TO BE DONE:
Write out the entries below once more, exactly.

MATERIALS PROVIDED:
==========

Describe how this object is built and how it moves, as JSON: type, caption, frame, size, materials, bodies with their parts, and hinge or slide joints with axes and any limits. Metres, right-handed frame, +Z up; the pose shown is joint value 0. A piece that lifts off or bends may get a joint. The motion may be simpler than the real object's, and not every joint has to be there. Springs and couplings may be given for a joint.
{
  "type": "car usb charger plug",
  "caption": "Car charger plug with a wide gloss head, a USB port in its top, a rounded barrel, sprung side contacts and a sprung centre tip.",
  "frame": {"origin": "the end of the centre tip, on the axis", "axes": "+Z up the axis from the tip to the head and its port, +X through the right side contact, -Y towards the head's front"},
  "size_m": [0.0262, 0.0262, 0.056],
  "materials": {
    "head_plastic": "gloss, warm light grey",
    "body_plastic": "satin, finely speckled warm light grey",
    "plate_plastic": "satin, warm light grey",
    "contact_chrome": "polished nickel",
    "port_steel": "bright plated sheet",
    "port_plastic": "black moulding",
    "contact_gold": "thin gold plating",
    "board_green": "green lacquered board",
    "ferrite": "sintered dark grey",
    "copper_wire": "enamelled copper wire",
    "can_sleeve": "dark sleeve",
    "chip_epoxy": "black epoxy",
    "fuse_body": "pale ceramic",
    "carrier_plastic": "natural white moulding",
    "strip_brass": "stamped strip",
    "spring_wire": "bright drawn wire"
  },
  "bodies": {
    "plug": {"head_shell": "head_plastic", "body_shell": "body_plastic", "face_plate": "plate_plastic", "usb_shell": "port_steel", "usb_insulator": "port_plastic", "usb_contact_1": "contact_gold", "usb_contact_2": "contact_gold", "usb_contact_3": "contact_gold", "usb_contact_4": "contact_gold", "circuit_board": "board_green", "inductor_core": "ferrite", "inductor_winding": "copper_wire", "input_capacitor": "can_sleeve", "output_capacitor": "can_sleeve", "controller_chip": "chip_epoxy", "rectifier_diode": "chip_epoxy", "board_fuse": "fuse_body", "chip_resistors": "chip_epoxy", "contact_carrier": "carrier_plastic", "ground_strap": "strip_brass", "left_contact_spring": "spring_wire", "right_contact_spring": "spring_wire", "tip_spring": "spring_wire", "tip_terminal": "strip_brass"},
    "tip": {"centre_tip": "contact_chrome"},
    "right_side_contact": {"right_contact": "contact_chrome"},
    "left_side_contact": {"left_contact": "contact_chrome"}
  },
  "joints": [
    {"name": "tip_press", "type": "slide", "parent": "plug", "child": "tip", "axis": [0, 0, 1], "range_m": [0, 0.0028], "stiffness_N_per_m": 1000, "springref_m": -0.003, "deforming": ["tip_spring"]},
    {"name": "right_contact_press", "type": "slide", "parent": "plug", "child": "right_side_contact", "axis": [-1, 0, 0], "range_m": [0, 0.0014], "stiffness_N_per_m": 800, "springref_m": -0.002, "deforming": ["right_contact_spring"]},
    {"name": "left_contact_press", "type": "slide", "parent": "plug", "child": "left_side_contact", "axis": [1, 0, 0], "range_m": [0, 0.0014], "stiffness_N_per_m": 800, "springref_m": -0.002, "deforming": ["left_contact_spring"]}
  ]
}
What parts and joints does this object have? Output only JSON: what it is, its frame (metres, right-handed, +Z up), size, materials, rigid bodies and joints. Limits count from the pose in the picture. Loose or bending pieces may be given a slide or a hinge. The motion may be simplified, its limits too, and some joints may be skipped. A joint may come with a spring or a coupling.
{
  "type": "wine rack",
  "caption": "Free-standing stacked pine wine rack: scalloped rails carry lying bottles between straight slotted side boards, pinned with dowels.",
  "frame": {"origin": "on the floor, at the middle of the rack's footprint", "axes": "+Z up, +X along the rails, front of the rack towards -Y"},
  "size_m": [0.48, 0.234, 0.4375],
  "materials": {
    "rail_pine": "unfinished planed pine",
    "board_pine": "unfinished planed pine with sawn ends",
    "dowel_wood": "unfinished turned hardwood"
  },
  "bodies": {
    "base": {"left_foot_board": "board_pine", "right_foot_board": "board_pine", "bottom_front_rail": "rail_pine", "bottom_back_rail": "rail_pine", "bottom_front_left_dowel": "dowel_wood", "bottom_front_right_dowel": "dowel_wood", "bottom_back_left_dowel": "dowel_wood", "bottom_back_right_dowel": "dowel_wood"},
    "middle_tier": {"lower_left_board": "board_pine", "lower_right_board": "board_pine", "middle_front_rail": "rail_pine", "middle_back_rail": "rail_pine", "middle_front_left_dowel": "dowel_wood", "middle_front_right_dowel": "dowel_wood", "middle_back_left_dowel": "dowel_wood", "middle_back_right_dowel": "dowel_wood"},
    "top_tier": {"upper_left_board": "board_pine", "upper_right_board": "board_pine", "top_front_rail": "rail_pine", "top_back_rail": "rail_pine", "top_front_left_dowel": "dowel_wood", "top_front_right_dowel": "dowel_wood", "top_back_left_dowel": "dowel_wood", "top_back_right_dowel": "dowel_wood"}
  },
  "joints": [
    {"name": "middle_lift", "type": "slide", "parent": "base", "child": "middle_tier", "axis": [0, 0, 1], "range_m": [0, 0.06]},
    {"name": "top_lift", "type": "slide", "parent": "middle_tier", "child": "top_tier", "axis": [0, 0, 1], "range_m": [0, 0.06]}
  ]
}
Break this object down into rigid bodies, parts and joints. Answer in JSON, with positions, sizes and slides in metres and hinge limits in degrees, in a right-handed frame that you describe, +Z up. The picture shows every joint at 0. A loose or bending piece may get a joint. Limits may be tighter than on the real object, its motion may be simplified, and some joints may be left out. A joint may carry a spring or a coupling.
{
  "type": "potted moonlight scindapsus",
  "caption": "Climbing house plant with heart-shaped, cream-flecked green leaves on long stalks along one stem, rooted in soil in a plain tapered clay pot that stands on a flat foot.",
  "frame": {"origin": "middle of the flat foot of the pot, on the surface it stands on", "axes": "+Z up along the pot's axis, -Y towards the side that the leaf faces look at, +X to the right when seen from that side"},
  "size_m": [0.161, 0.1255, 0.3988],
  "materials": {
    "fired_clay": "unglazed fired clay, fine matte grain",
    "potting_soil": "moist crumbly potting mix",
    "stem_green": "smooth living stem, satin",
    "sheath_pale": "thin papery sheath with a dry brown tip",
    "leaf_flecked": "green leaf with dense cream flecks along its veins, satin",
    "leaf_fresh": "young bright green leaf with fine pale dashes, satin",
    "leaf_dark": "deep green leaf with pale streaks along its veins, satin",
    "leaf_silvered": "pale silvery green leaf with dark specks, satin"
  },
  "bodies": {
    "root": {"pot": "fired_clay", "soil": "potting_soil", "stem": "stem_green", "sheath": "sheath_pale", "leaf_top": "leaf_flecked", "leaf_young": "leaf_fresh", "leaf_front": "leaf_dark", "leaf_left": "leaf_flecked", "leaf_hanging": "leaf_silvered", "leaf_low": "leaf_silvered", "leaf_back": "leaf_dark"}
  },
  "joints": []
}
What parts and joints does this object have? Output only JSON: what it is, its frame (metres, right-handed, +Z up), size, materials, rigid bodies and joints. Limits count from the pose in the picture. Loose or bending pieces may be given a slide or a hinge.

==========

COMPLETE ANSWER:
Describe how this object is built and how it moves, as JSON: type, caption, frame, size, materials, bodies with their parts, and hinge or slide joints with axes and any limits. Metres, right-handed frame, +Z up; the pose shown is joint value 0. A piece that lifts off or bends may get a joint. The motion may be simpler than the real object's, and not every joint has to be there. Springs and couplings may be given for a joint.
{
  "type": "car usb charger plug",
  "caption": "Car charger plug with a wide gloss head, a USB port in its top, a rounded barrel, sprung side contacts and a sprung centre tip.",
  "frame": {"origin": "the end of the centre tip, on the axis", "axes": "+Z up the axis from the tip to the head and its port, +X through the right side contact, -Y towards the head's front"},
  "size_m": [0.0262, 0.0262, 0.056],
  "materials": {
    "head_plastic": "gloss, warm light grey",
    "body_plastic": "satin, finely speckled warm light grey",
    "plate_plastic": "satin, warm light grey",
    "contact_chrome": "polished nickel",
    "port_steel": "bright plated sheet",
    "port_plastic": "black moulding",
    "contact_gold": "thin gold plating",
    "board_green": "green lacquered board",
    "ferrite": "sintered dark grey",
    "copper_wire": "enamelled copper wire",
    "can_sleeve": "dark sleeve",
    "chip_epoxy": "black epoxy",
    "fuse_body": "pale ceramic",
    "carrier_plastic": "natural white moulding",
    "strip_brass": "stamped strip",
    "spring_wire": "bright drawn wire"
  },
  "bodies": {
    "plug": {"head_shell": "head_plastic", "body_shell": "body_plastic", "face_plate": "plate_plastic", "usb_shell": "port_steel", "usb_insulator": "port_plastic", "usb_contact_1": "contact_gold", "usb_contact_2": "contact_gold", "usb_contact_3": "contact_gold", "usb_contact_4": "contact_gold", "circuit_board": "board_green", "inductor_core": "ferrite", "inductor_winding": "copper_wire", "input_capacitor": "can_sleeve", "output_capacitor": "can_sleeve", "controller_chip": "chip_epoxy", "rectifier_diode": "chip_epoxy", "board_fuse": "fuse_body", "chip_resistors": "chip_epoxy", "contact_carrier": "carrier_plastic", "ground_strap": "strip_brass", "left_contact_spring": "spring_wire", "right_contact_spring": "spring_wire", "tip_spring": "spring_wire", "tip_terminal": "strip_brass"},
    "tip": {"centre_tip": "contact_chrome"},
    "right_side_contact": {"right_contact": "contact_chrome"},
    "left_side_contact": {"left_contact": "contact_chrome"}
  },
  "joints": [
    {"name": "tip_press", "type": "slide", "parent": "plug", "child": "tip", "axis": [0, 0, 1], "range_m": [0, 0.0028], "stiffness_N_per_m": 1000, "springref_m": -0.003, "deforming": ["tip_spring"]},
    {"name": "right_contact_press", "type": "slide", "parent": "plug", "child": "right_side_contact", "axis": [-1, 0, 0], "range_m": [0, 0.0014], "stiffness_N_per_m": 800, "springref_m": -0.002, "deforming": ["right_contact_spring"]},
    {"name": "left_contact_press", "type": "slide", "parent": "plug", "child": "left_side_contact", "axis": [1, 0, 0], "range_m": [0, 0.0014], "stiffness_N_per_m": 800, "springref_m": -0.002, "deforming": ["left_contact_spring"]}
  ]
}
What parts and joints does this object have? Output only JSON: what it is, its frame (metres, right-handed, +Z up), size, materials, rigid bodies and joints. Limits count from the pose in the picture. Loose or bending pieces may be given a slide or a hinge. The motion may be simplified, its limits too, and some joints may be skipped. A joint may come with a spring or a coupling.
{
  "type": "wine rack",
  "caption": "Free-standing stacked pine wine rack: scalloped rails carry lying bottles between straight slotted side boards, pinned with dowels.",
  "frame": {"origin": "on the floor, at the middle of the rack's footprint", "axes": "+Z up, +X along the rails, front of the rack towards -Y"},
  "size_m": [0.48, 0.234, 0.4375],
  "materials": {
    "rail_pine": "unfinished planed pine",
    "board_pine": "unfinished planed pine with sawn ends",
    "dowel_wood": "unfinished turned hardwood"
  },
  "bodies": {
    "base": {"left_foot_board": "board_pine", "right_foot_board": "board_pine", "bottom_front_rail": "rail_pine", "bottom_back_rail": "rail_pine", "bottom_front_left_dowel": "dowel_wood", "bottom_front_right_dowel": "dowel_wood", "bottom_back_left_dowel": "dowel_wood", "bottom_back_right_dowel": "dowel_wood"},
    "middle_tier": {"lower_left_board": "board_pine", "lower_right_board": "board_pine", "middle_front_rail": "rail_pine", "middle_back_rail": "rail_pine", "middle_front_left_dowel": "dowel_wood", "middle_front_right_dowel": "dowel_wood", "middle_back_left_dowel": "dowel_wood", "middle_back_right_dowel": "dowel_wood"},
    "top_tier": {"upper_left_board": "board_pine", "upper_right_board": "board_pine", "top_front_rail": "rail_pine", "top_back_rail": "rail_pine", "top_front_left_dowel": "dowel_wood", "top_front_right_dowel": "dowel_wood", "top_back_left_dowel": "dowel_wood", "top_back_right_dowel": "dowel_wood"}
  },
  "joints": [
    {"name": "middle_lift", "type": "slide", "parent": "base", "child": "middle_tier", "axis": [0, 0, 1], "range_m": [0, 0.06]},
    {"name": "top_lift", "type": "slide", "parent": "middle_tier", "child": "top_tier", "axis": [0, 0, 1], "range_m": [0, 0.06]}
  ]
}
Break this object down into rigid bodies, parts and joints. Answer in JSON, with positions, sizes and slides in metres and hinge limits in degrees, in a right-handed frame that you describe, +Z up. The picture shows every joint at 0. A loose or bending piece may get a joint. Limits may be tighter than on the real object, its motion may be simplified, and some joints may be left out. A joint may carry a spring or a coupling.
{
  "type": "potted moonlight scindapsus",
  "caption": "Climbing house plant with heart-shaped, cream-flecked green leaves on long stalks along one stem, rooted in soil in a plain tapered clay pot that stands on a flat foot.",
  "frame": {"origin": "middle of the flat foot of the pot, on the surface it stands on", "axes": "+Z up along the pot's axis, -Y towards the side that the leaf faces look at, +X to the right when seen from that side"},
  "size_m": [0.161, 0.1255, 0.3988],
  "materials": {
    "fired_clay": "unglazed fired clay, fine matte grain",
    "potting_soil": "moist crumbly potting mix",
    "stem_green": "smooth living stem, satin",
    "sheath_pale": "thin papery sheath with a dry brown tip",
    "leaf_flecked": "green leaf with dense cream flecks along its veins, satin",
    "leaf_fresh": "young bright green leaf with fine pale dashes, satin",
    "leaf_dark": "deep green leaf with pale streaks along its veins, satin",
    "leaf_silvered": "pale silvery green leaf with dark specks, satin"
  },
  "bodies": {
    "root": {"pot": "fired_clay", "soil": "potting_soil", "stem": "stem_green", "sheath": "sheath_pale", "leaf_top": "leaf_flecked", "leaf_young": "leaf_fresh", "leaf_front": "leaf_dark", "leaf_left": "leaf_flecked", "leaf_hanging": "leaf_silvered", "leaf_low": "leaf_silvered", "leaf_back": "leaf_dark"}
  },
  "joints": []
}
What parts and joints does this object have? Output only JSON: what it is, its frame (metres, right-handed, +Z up), size, materials, rigid bodies and joints. Limits count from the pose in the picture. Loose or bending pieces may be given a slide or a hinge.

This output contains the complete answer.